C’est pour contrer cette tutelle présumée que le Hezbollah a jeté toutes ses forces dans la bataille électorale. Son but n’est pas seulement de faire élire ses candidats mais aussi ses alliés chrétiens, sunnites et druzes, afin de se constituer un filet protecteur transcommunautaire, qui sera un précieux soutien le moment venu.
♦ Les femmes réclament leur part
Parmi les nouveaux candidats aux élections, un record de femmes. Elles sont 86, sept fois plus que lors des dernières législatives de 2009 où elles étaient douze. Silhouette parfaite et brushing impeccable, Paula Yacoubian une star de télévision se présente sur une liste de la société civile. Elle dénonce avec force le sectarisme des candidats traditionnels : « Il y a une propagande qui divise les Libanais et qui leur dit tout le temps : « vous les chrétiens vous êtes différents des musulmans », il y a tout le temps cette alimentation de la peur. On subit une classe politique sectaire, féodale, corrompue. Il faut leur dire : « Ça suffit ! » ».

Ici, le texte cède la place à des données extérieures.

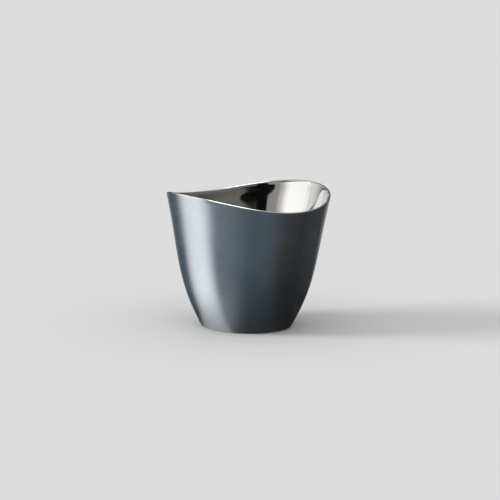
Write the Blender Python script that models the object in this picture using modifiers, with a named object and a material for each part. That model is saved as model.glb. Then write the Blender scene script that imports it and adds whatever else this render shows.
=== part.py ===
"""Champagne bucket with a double wall and a wavy rim.

The bucket stands on the plane z = 0 with its axis on Z. The rim rises towards +X and -X
and dips towards +Y and -Y. Units are metres.
"""
import math

import bmesh
import bpy
from mathutils import Vector

# Driving dimensions
RIM_HEIGHT = 0.203          # the rim's mean height above the table
WAVE_HEIGHT = 0.0107        # how far the rim rises and dips from its mean height
WAVE_START = 0.060          # below this height the wall has no wave in it
WAVE_FULL = 0.012           # the wave is full from this far below the rim upwards
SHEET = 0.0008              # the steel sheet of both walls and the base
GAP = 0.0003                # clearance between neighbouring pieces

# The outer wall is turned from one cubic curve, given as (radius, height) points.
WALL_CURVE = ((0.0690, 0.000), (0.1117, 0.0777), (0.1036, 0.1116), (0.1297, 0.222))

RIM_GAP = 0.0014            # air gap between the walls at the rim
WALL_GAP = 0.0050           # air gap between the walls lower down
GAP_SPREAD = 0.060          # height over which the air gap opens out

BEAD_HEIGHT = 0.0024
BEAD_ARC_STEPS = 6
EDGE_GAP = 0.0005           # clearance between a wall's upper edge and the bead

SHELL_FLOOR = 0.0010        # underside of the shell's flange
SHELL_CORNER = 0.0025
FLANGE_RADIUS = 0.0645      # inner edge of the flange

LINER_FLOOR = 0.0120        # underside of the liner's floor
LINER_CORNER = 0.0180

GROOVE_OUTER = 0.0620
GROOVE_INNER = 0.0570
GROOVE_DEPTH = 0.0024
LIP_WIDTH = 0.0026          # the ridge that holds the foot ring on its inner side
LIP_FLOOR = 0.0016
FOOT_EDGE = 0.0007          # rounding of the foot ring's tread
PLATE_CENTRE = 0.0030       # underside of the base plate inside the ridge
VENT_RADIUS = 0.0025

PAD_INNER = 0.0100
PAD_OUTER = 0.0420

PLUG_HEAD = 0.0040
PLUG_TIP = 0.0030           # radius of the flat under the plug's head
PLUG_BARB = 0.0034
PLUG_HEAD_HEIGHT = 0.0014
PLUG_BARB_HEIGHT = 0.0015

TURN_STEPS = 64
PLUG_STEPS = 24
WALL_STEPS = 10
MERGE = 0.00001


# Shape of the wall and the rim

def wall_point(t):
    """Radius, height, and the rates at which both change, at t from 0 to 1 on the curve."""
    p = WALL_CURVE
    u = 1 - t
    place = [u**3 * p[0][i] + 3 * u * u * t * p[1][i] + 3 * u * t * t * p[2][i] + t**3 * p[3][i]
             for i in (0, 1)]
    rate = [3 * (u * u * (p[1][i] - p[0][i]) + 2 * u * t * (p[2][i] - p[1][i])
                 + t * t * (p[3][i] - p[2][i])) for i in (0, 1)]
    return place, rate


def wall_parameter(height):
    low, high = 0.0, 1.0
    for _ in range(40):
        middle = (low + high) / 2
        if wall_point(middle)[0][1] < height:
            low = middle
        else:
            high = middle
    return (low + high) / 2


def wall_radius(height):
    return wall_point(wall_parameter(height))[0][0]


def wall_lean(height):
    """Angle between the wall and the vertical."""
    rate = wall_point(wall_parameter(height))[1]
    return math.atan2(rate[0], rate[1])


def smooth(x):
    x = min(max(x, 0.0), 1.0)
    return x * x * (3 - 2 * x)


def liner_radius(height):
    """Radius of the liner's outer side."""
    below = RIM_HEIGHT - WAVE_FULL - height
    gap = RIM_GAP + (WALL_GAP - RIM_GAP) * smooth(below / GAP_SPREAD)
    return wall_radius(height) - (SHEET + gap) / math.cos(wall_lean(height))


def lift_to_wave(mesh):
    """Raise and lower the upper wall into the wave, along the wall's own slope."""
    for vertex in mesh.vertices:
        x, y, z = vertex.co
        angle = math.atan2(y, x)
        share = smooth((z - WAVE_START) / (RIM_HEIGHT - WAVE_FULL - WAVE_START))
        lifted = z + WAVE_HEIGHT * math.cos(2 * angle) * share
        radius = math.hypot(x, y)
        if share > 0:
            radius += wall_radius(lifted) - wall_radius(z)
        vertex.co = (radius * math.cos(angle), radius * math.sin(angle), lifted)


# Outlines, as (radius, height) points

def arc(centre, radius, start, end, steps):
    points = []
    for i in range(steps + 1):
        angle = math.radians(start + (end - start) * i / steps)
        points.append((centre[0] + radius * math.cos(angle), centre[1] + radius * math.sin(angle)))
    return points


def cup_outline(radius_at, top, floor, corner, corner_steps):
    """A wall that comes down from top and turns inwards on to a floor round a corner."""
    foot = floor
    for _ in range(20):
        foot = floor + corner * (1 - math.sin(wall_lean(foot)))
    lean = wall_lean(foot)
    centre = (radius_at(foot) - corner * math.cos(lean), floor + corner)
    wall = []
    for i in range(WALL_STEPS):
        height = top + (foot - top) * i / WALL_STEPS
        wall.append((radius_at(height), height))
    return wall + arc(centre, corner, -math.degrees(lean), -90, corner_steps)


def shell_outline():
    top = RIM_HEIGHT - BEAD_HEIGHT - EDGE_GAP
    outline = cup_outline(wall_radius, top, SHELL_FLOOR, SHELL_CORNER, 4)
    return outline + [(FLANGE_RADIUS, SHELL_FLOOR)]


def liner_outline():
    top = RIM_HEIGHT - BEAD_HEIGHT - EDGE_GAP
    outline = cup_outline(liner_radius, top, LINER_FLOOR, LINER_CORNER, 5)
    return outline + [(PAD_OUTER, LINER_FLOOR), (0.0, LINER_FLOOR)]


def bead_outline():
    """A flat underside over both walls, short sides and a half-round top."""
    bottom = RIM_HEIGHT - BEAD_HEIGHT
    outer = wall_radius(bottom)
    width = 2 * SHEET + RIM_GAP
    half = width / 2
    centre = (outer - half, RIM_HEIGHT - half)
    top = arc(centre, half, 180, 0, BEAD_ARC_STEPS)
    return top + [(outer, bottom), (outer - width, bottom)]


def plate_outline():
    ceiling = SHELL_FLOOR + GROOVE_DEPTH
    lip_inner = GROOVE_INNER - LIP_WIDTH
    return [
        (FLANGE_RADIUS - GAP, SHELL_FLOOR),
        (GROOVE_OUTER, SHELL_FLOOR),
        (GROOVE_OUTER, ceiling),
        (GROOVE_INNER, ceiling),
        (GROOVE_INNER, LIP_FLOOR),
        (lip_inner, LIP_FLOOR),
        (lip_inner, PLATE_CENTRE),
        (PAD_OUTER, PLATE_CENTRE),
        (VENT_RADIUS, PLATE_CENTRE),
    ]


def foot_outline():
    """A ring with a flat tread and rounded lower edges."""
    top = SHELL_FLOOR + GROOVE_DEPTH - GAP
    outer = GROOVE_OUTER - GAP
    inner = GROOVE_INNER + GAP
    outline = [(inner, top), (outer, top)]
    outline += arc((outer - FOOT_EDGE, FOOT_EDGE), FOOT_EDGE, 0, -90, 2)
    outline += arc((inner + FOOT_EDGE, FOOT_EDGE), FOOT_EDGE, -90, -180, 2)
    return outline


def pad_outline():
    bottom = PLATE_CENTRE + SHEET + GAP
    top = LINER_FLOOR - GAP
    return [(PAD_INNER, top), (PAD_OUTER, top), (PAD_OUTER, bottom), (PAD_INNER, bottom)]


def plug_outline():
    """A mushroom plug: a tapered barb over the plate, a stem in the hole, a head below it."""
    over = PLATE_CENTRE + SHEET + GAP
    under = PLATE_CENTRE - GAP
    stem = VENT_RADIUS - GAP
    return [
        (0.0, over + PLUG_BARB_HEIGHT),
        (stem, over + PLUG_BARB_HEIGHT),
        (PLUG_BARB, over),
        (stem, over),
        (stem, under),
        (PLUG_HEAD, under),
        (PLUG_HEAD, under - PLUG_HEAD_HEIGHT / 2),
        (PLUG_TIP, under - PLUG_HEAD_HEIGHT),
        (0.0, under - PLUG_HEAD_HEIGHT),
    ]


# Making objects

def new_collection(name):
    collection = bpy.data.collections.new(name)
    bpy.context.scene.collection.children.link(collection)
    return collection


def finish(name, colour, roughness, metallic):
    material = bpy.data.materials.new(name)
    material.use_nodes = True
    shader = material.node_tree.nodes["Principled BSDF"]
    shader.inputs["Base Color"].default_value = (*colour, 1.0)
    shader.inputs["Roughness"].default_value = roughness
    shader.inputs["Metallic"].default_value = metallic
    return material


def turned(name, outline, steps, closed=False):
    """An outline turned about Z. The outline is closed for a ring, and open for a sheet."""
    bm = bmesh.new()
    points = [bm.verts.new(Vector((radius, 0.0, height))) for radius, height in outline]
    for a, b in zip(points, points[1:]):
        bm.edges.new((a, b))
    if closed:
        bm.edges.new((points[-1], points[0]))
    mesh = bpy.data.meshes.new(name)
    bm.to_mesh(mesh)
    bm.free()
    piece = bpy.data.objects.new(name, mesh)
    screw = piece.modifiers.new("Turn", "SCREW")
    screw.axis = "Z"
    screw.steps = steps
    screw.render_steps = steps
    screw.use_merge_vertices = True
    screw.merge_threshold = MERGE
    screw.use_smooth_shade = True
    return piece


def made_mesh(piece):
    """The piece with its modifiers applied."""
    graph = bpy.context.evaluated_depsgraph_get()
    mesh = bpy.data.meshes.new_from_object(piece.evaluated_get(graph))
    piece.modifiers.clear()
    piece.data = mesh
    return mesh


def thicken(piece):
    """Give a sheet its thickness on the side away from its outline."""
    solid = piece.modifiers.new("Sheet", "SOLIDIFY")
    solid.thickness = SHEET
    solid.offset = -1
    solid.use_even_offset = True


def make_shell(collection, material):
    shell = turned("outer_shell", shell_outline(), TURN_STEPS)
    collection.objects.link(shell)
    lift_to_wave(made_mesh(shell))
    thicken(shell)
    shell.data.materials.append(material)
    return shell


def make_liner(collection, material):
    liner = turned("inner_liner", liner_outline(), TURN_STEPS)
    collection.objects.link(liner)
    lift_to_wave(made_mesh(liner))
    thicken(liner)
    liner.data.materials.append(material)
    return liner


def make_bead(collection, material):
    bead = turned("rim_bead", bead_outline(), TURN_STEPS, closed=True)
    collection.objects.link(bead)
    lift_to_wave(made_mesh(bead))
    bead.data.materials.append(material)
    return bead


def make_plate(collection, material):
    plate = turned("base_plate", plate_outline(), TURN_STEPS)
    collection.objects.link(plate)
    thicken(plate)
    plate.data.materials.append(material)
    return plate


def make_foot(collection, material):
    foot = turned("foot_ring", foot_outline(), TURN_STEPS, closed=True)
    collection.objects.link(foot)
    foot.data.materials.append(material)
    return foot


def make_pad(collection, material):
    pad = turned("support_pad", pad_outline(), TURN_STEPS, closed=True)
    collection.objects.link(pad)
    pad.data.materials.append(material)
    return pad


def make_plug(collection, material):
    plug = turned("vent_plug", plug_outline(), PLUG_STEPS)
    collection.objects.link(plug)
    plug.data.materials.append(material)
    return plug


def main():
    for old in list(bpy.data.objects):
        bpy.data.objects.remove(old, do_unlink=True)

    bucket = new_collection("champagne_bucket")
    satin = finish("satin_steel", (0.50, 0.53, 0.56), 0.32, 1.0)
    polished = finish("polished_steel", (0.72, 0.72, 0.71), 0.06, 1.0)
    bead_steel = finish("bead_steel", (0.76, 0.77, 0.78), 0.10, 1.0)
    spun = finish("spun_steel", (0.55, 0.56, 0.57), 0.38, 1.0)
    silicone = finish("black_silicone", (0.020, 0.020, 0.022), 0.60, 0.0)
    plug_silicone = finish("plug_silicone", (0.030, 0.030, 0.032), 0.55, 0.0)
    felt = finish("grey_felt", (0.22, 0.22, 0.22), 0.95, 0.0)

    shell = make_shell(bucket, satin)
    for piece in (
        make_liner(bucket, polished),
        make_bead(bucket, bead_steel),
        make_plate(bucket, spun),
        make_foot(bucket, silicone),
        make_pad(bucket, felt),
        make_plug(bucket, plug_silicone),
    ):
        piece.parent = shell


main()
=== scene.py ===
"""Looks of the champagne bucket: a satin outer wall, a polished liner and a bright rim bead.

Every piece is turned from its own outline, and the rim and both upper walls are then lifted
into the rim's wave. Units are metres. The bucket stands on z = 0, and its rim is high at +X
and -X.
"""
import math

import bmesh
import bpy
from mathutils import Matrix, Vector


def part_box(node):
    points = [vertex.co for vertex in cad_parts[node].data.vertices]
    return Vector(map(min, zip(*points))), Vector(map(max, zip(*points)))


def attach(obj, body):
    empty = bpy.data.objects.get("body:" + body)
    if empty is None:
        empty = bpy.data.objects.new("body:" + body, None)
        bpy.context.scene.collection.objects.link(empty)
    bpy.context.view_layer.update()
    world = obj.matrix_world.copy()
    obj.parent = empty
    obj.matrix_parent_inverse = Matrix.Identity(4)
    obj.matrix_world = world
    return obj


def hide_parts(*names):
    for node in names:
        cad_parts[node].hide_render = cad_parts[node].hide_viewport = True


# The walls
SHEET = 0.0008                  # gauge of the steel
RIM_GAP = 0.0014                # air gap between the walls at the rim
WALL_GAP = 0.0050               # air gap between the walls lower down
GAP_SPREAD = 0.060              # height over which the air gap opens out
BEAD_HEIGHT = 0.0024
BEAD_EASE = 0.0003              # easing of the bead's lower edges
WAVE_START = 0.060              # the wall has no wave in it below this height
WAVE_FULL = 0.012               # the wave is full from this far below the rim upwards
WALL_RADII = (0.0690, 0.1117, 0.1036, 0.1297)       # the four points of the wall's curve
WALL_HEIGHTS = (0.0, 0.0777, 0.1116, 0.222)
SHELL_CORNER = 0.0025
FLANGE_RADIUS = 0.0645          # inner edge of the flange under the base
LINER_CORNER = 0.0180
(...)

Sur une autre liste indépendante, il y a Joumana Haddad. Cette écrivaine-journaliste est une militante féministe de longue date et elle entend bien faire avancer le droit des femmes si elle est élue députée : « Les lois qui protègent de la violence conjugale, les lois qui concernent les opportunités de travail. Toutes les lois, surtout les lois du statut civil puisqu’elles sont religieuses, sont discriminatoires à l’égard de la femme. Elle est une citoyenne de deuxième degré au Liban ».
Les femmes sont nombreuses à se présenter aux législatives au Liban, mais selon une étude, elles ont été beaucoup moins visibles dans les médias, que leurs collègues masculins.